Болтун. Детская комната. Морские мегеры - Луи-Рене Дефоре

Болтун. Детская комната. Морские мегеры

В настоящей книге впервые представлены на русском языке сочинения французского писателя Луи-Рене Дефоре (1918–2000): его ранняя повесть «Болтун» (1946), высоко оцененная современниками, прежде всего Ж. Батаем и М. Бланшо, сборник рассказов «Детская комната» (1960), развивающий основные темы «Болтуна» и удостоенный Премии критики, а также поэма «Морские мегеры» (1967) — один из наиболее необычных и ярких образцов французской поэзии второй половины XX века.

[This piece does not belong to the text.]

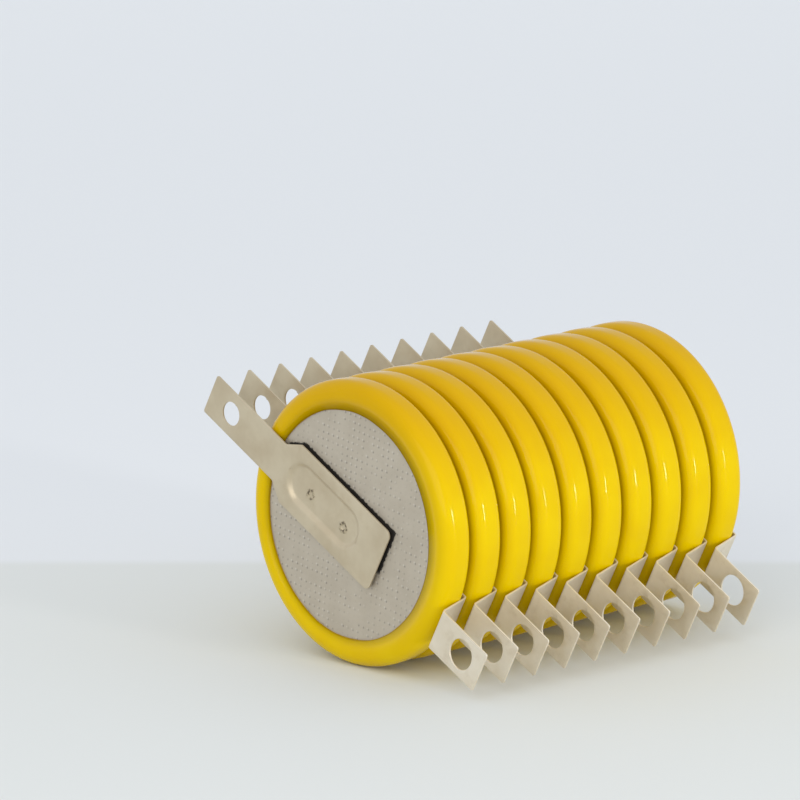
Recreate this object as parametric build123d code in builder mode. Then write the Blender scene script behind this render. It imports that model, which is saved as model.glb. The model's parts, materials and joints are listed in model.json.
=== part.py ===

Читать Болтун. Детская комната. Морские мегеры (Дефоре) полностью

Всякому писателю, да и всякому читателю, если только любовь к искусству соединяется в них с глубоким недоверием к приемам искусства, знакома эта двойственность: порыв вдохновения, с одной стороны, критический взгляд, с другой. Я бы сказал, что писание — это действие, совершаемое во мне кем-то, кто говорит в расчете на того во мне, кто слушает. Однако для этих двоих, каждый из которых радикально исключает другого, в то же время полностью исключена и возможность принадлежать к моему личному «я»: потому-то «я», выражающее эту двойственность, и может быть только «я», утратившим себя…

Луи-Рене Дефоре

БОЛТУН


© Editions Gallimard, 1946,1973 (Louis-René des Forêts. Le Bavard)

Глава I

Я часто смотрюсь в зеркало. С ранних лет мое самое сильное желание — обнаруживать в собственном взгляде нечто волнующее. Думаю, я всегда предпочитал женщинам, уверявшим — то ли в любовном ослеплении, то ли в расчете привязать меня к себе, — что я писаный красавец или что у меня энергичное лицо, тех из моих подруг, которые почти шепотом, с какой-то боязливой сдержанностью, говорили мне, что я совсем не похож на других. Ничего странного тут нет, я давно внушил себе: наиболее привлекательным моим качеством должно быть именно своеобразие. В сознании своей незаурядности я обычно и черпал душевные силы. Но теперь, когда спесь с меня слетела, могу ли я утаить от себя, что ничем не отличаюсь от остальных? Я морщусь, выводя на бумаге эти строки. То, что сам я узнал наконец нестерпимую истину, еще куда ни шло, а вот сообщать ее вам — совсем другое дело! Правда, к моей растерянности примешивается чувство горького наслаждения, которое мы порой находим в публичном признании одного из своих недостатков, даже если он никому не интересен. Меня, возможно, спросят: а не предпринял ли я мою исповедь только для того, чтобы ощутить это, отчасти болезненное, наслаждение — примерно так, как поступают некоторые люди утонченного склада, с расчетливой замедленностью теребя ногтем указательного пальца ранку на нижней губе, нарочно ими расцарапанной, или буравя кончиком языка мякоть незрелого лимона. Тут я могу лишь улыбнуться и, улыбаясь, ответить вам, что смею похвастаться отсутствием склонности к доверительным беседам; друзья называют меня воплощенной молчаливостью, и они не станут отрицать: ни разу, несмотря на все ухищрения, им не удалось вытянуть из меня то, что я прячу в себе. Они даже считают эту неспособность открыться другому изрядно мне вредящей, а потому заслуживающей сочувствия, и я с наслаждением, точь-в-точь таким же, какое сейчас описал, замечу, что скрытое тщеславие побуждает меня извлекать выгоду из этой их убежденности, симулируя или просто преувеличивая страдания, причиняемые мне столь плачевной слабостью, — как если бы я хранил в душе великую тайну, которую с облегчением кому-нибудь поведал, не считай я эту тайну, ввиду ее исключительного и к тому же глубоко личного характера, ни в коем случае не подлежащей оглашению.